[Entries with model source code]
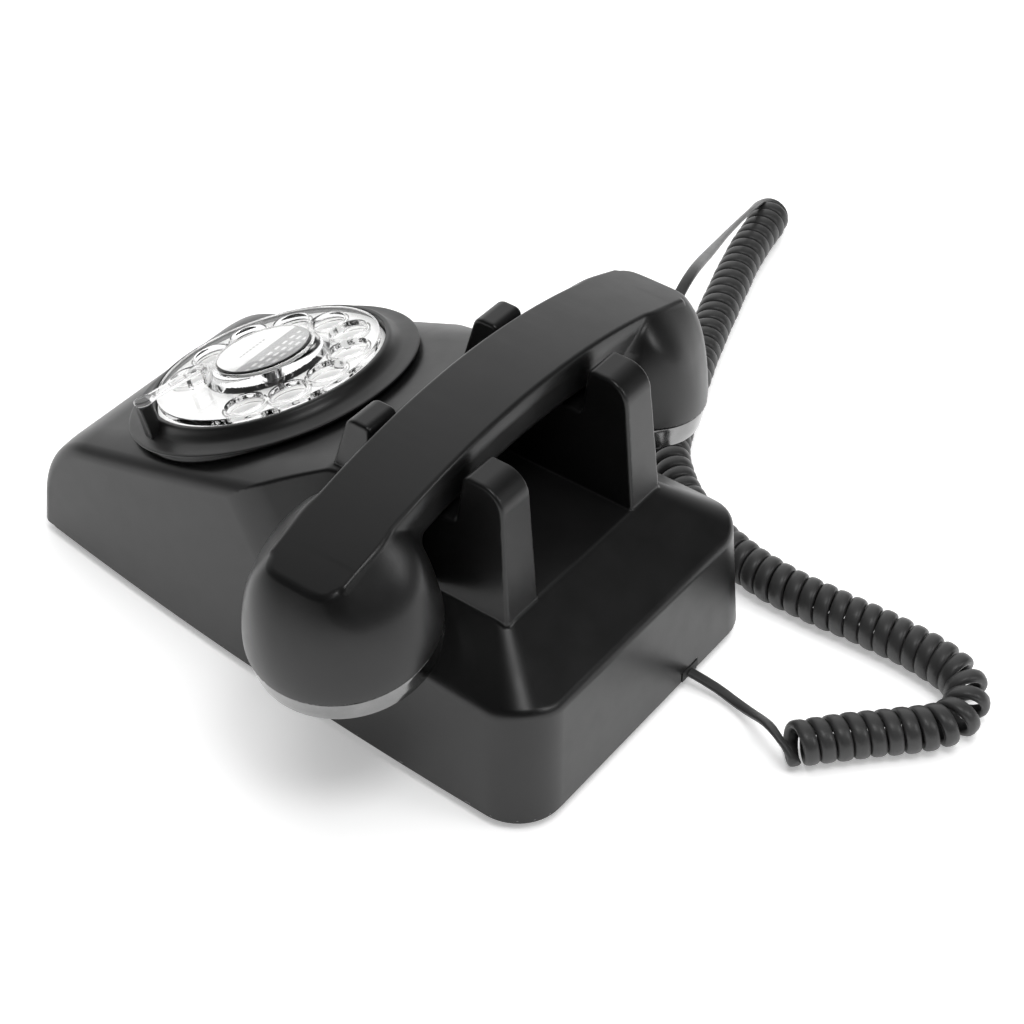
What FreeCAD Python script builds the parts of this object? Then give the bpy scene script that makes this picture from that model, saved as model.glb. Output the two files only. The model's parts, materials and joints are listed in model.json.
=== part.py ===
"""Rotary-dial desk telephone: handset on a four-eared cradle, clear finger wheel, bell, coiled cord.

Frame: +X is the user's right, +Y is the back, +Z is up. The origin is the middle of the footprint on
the table. Lengths are millimetres.
"""
import FreeCAD, Part
import os
from math import atan2, cos, degrees, hypot, pi, radians, sin, sqrt, tan

V = FreeCAD.Vector
os.makedirs("parts", exist_ok=True)

# Driving dimensions of the case
case_bottom_z = 4.0
wall = 2.6
front_y = -128.0
rear_y = 128.0
front_half_width = 57.8
rear_half_width = 75.0
side_bulge = 4.0
front_corner_r = 7.0
rear_corner_r = 20.0
draft = tan(radians(4.3))
prism_top_z = 132.0
lip_r = 36.0
top_edge_r = 5.0
ridge_z = 51.6
deck_z = 69.4
deck_half_width = 48.2
deck_rear_y = 96.4
hip_front_y = -8.0
hip_overlap = 3.0
front_wall_y = 32.8
brow_y = 17.5

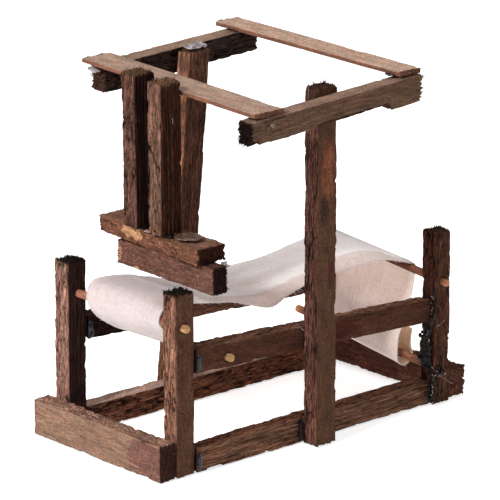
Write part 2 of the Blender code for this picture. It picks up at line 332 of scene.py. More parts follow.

### EXERCISE REQUIREMENTS
Repeat all of the records above exactly as written.

### ANSWER TO THE EXERCISE
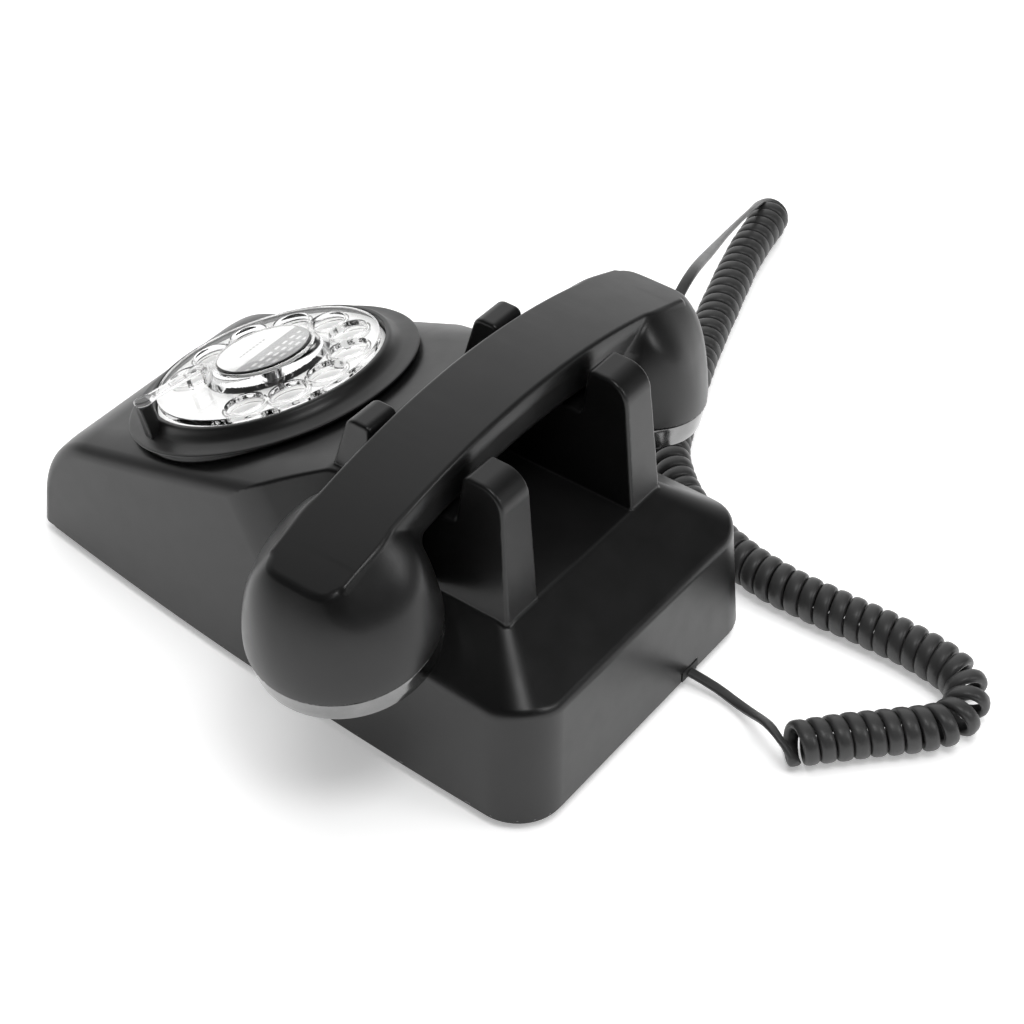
What FreeCAD Python script builds the parts of this object? Then give the bpy scene script that makes this picture from that model, saved as model.glb. Output the two files only. The model's parts, materials and joints are listed in model.json.
=== part.py ===
"""Rotary-dial desk telephone: handset on a four-eared cradle, clear finger wheel, bell, coiled cord.

Frame: +X is the user's right, +Y is the back, +Z is up. The origin is the middle of the footprint on
the table. Lengths are millimetres.
"""
import FreeCAD, Part
import os
from math import atan2, cos, degrees, hypot, pi, radians, sin, sqrt, tan

V = FreeCAD.Vector
os.makedirs("parts", exist_ok=True)

# Driving dimensions of the case
case_bottom_z = 4.0
wall = 2.6
front_y = -128.0
rear_y = 128.0
front_half_width = 57.8
rear_half_width = 75.0
side_bulge = 4.0
front_corner_r = 7.0
rear_corner_r = 20.0
draft = tan(radians(4.3))
prism_top_z = 132.0
lip_r = 36.0
top_edge_r = 5.0
ridge_z = 51.6
deck_z = 69.4
deck_half_width = 48.2
deck_rear_y = 96.4
hip_front_y = -8.0
hip_overlap = 3.0
front_wall_y = 32.8
brow_y = 17.5

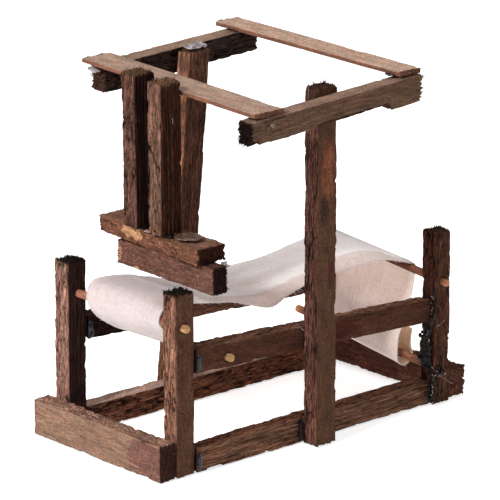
Write part 2 of the Blender code for this picture. It picks up at line 332 of scene.py. More parts follow.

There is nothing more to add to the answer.